Brexit also throws a spanner in the works. “The PRA is probably less apt to interfere in what the EBA’s view is or vice versa because they just have other priorities to deal with right now,” says the anonymous investor.
And the UK may decide not to follow CRR 2, which could lead to a different treatment for the discos.
But if the country wants third-party equivalence with the EU, European authorities may use cases like HSBC’s discos in assessing the compatibility of the two regulatory regimes.
More bonds to watch
“We generally publish our investigations only after we have sufficiently discussed with the relevant competent authority so that some corrective measures can be taken if and where needed,” says Reymondon.
For its part, UniCredit has said that all relevant authorities have reviewed and affirmed the treatment of the Cashes.
More generally, old Q&A announcements published by the EBA relating to the treatment of instruments may come back into focus, ahead of 2022, when CRR grandfathering periods end. And the impact of CRR 2 on capital instruments will also come into play.
From the regulators’ perspective, the overall picture is not worrying: banks have built up their capital levels over the years, as the EBA stated in the results of its 2018 stress test.

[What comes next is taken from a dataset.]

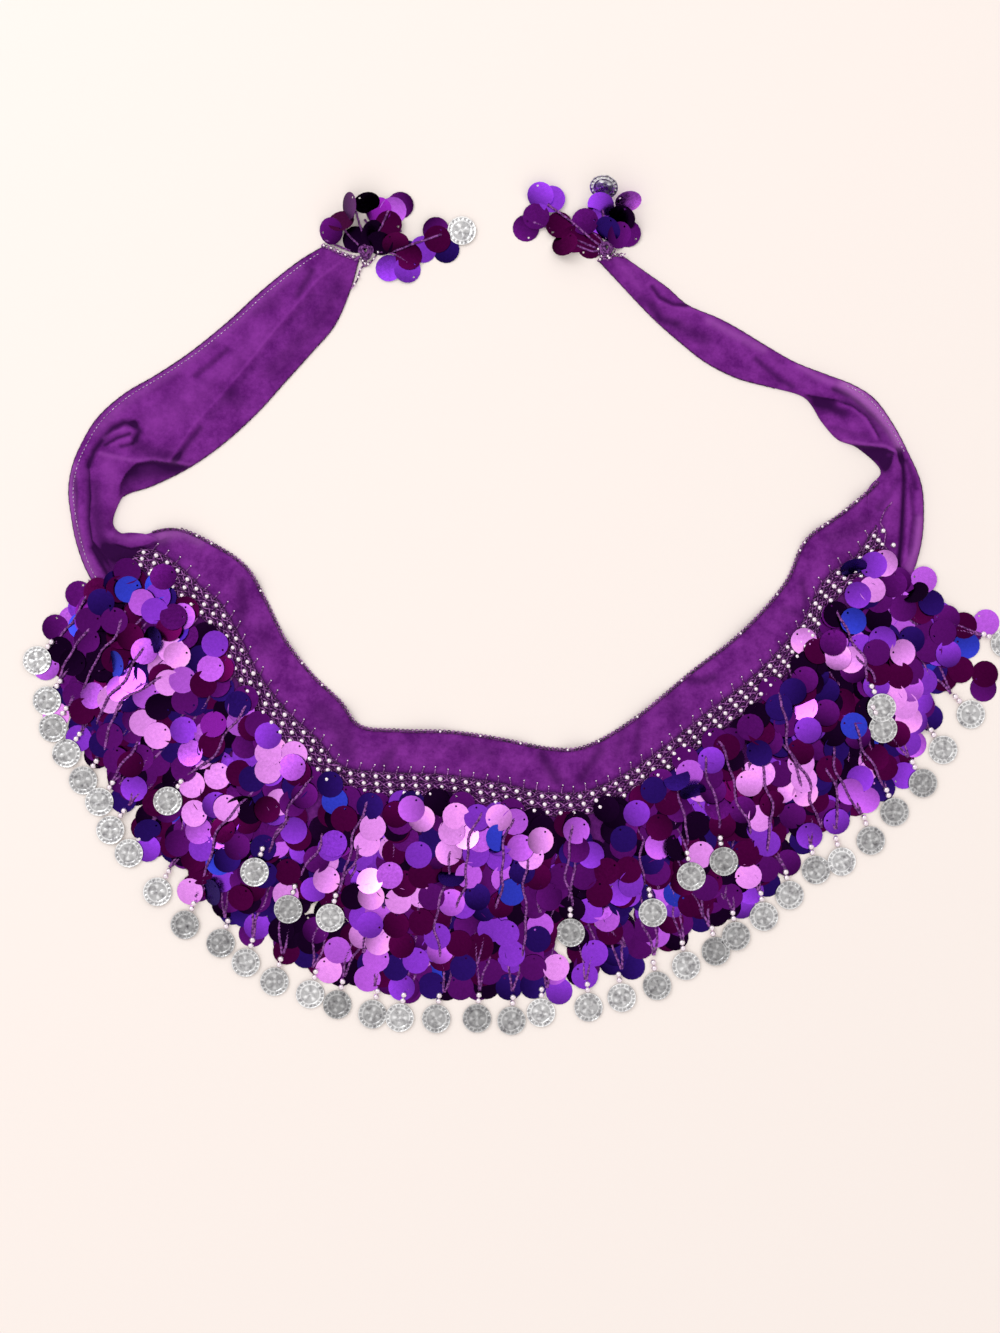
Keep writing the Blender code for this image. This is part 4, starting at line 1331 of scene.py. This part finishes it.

Therefore, the supervisors are unlikely to be overly concerned if the odd instrument here and there turns out to deserve a different treatment to that previously thought, and in general even less worried if that causes isolated losses for investors.
But if the past is an indication of the future, other old instruments might well pop up to cause a nasty surprise for the buyside. UniCredit and HSBC are hardly poorly followed; if the market has got it wrong on their instruments, it could easily be making other mistakes. Of course, for other investors, this is an exciting opportunity.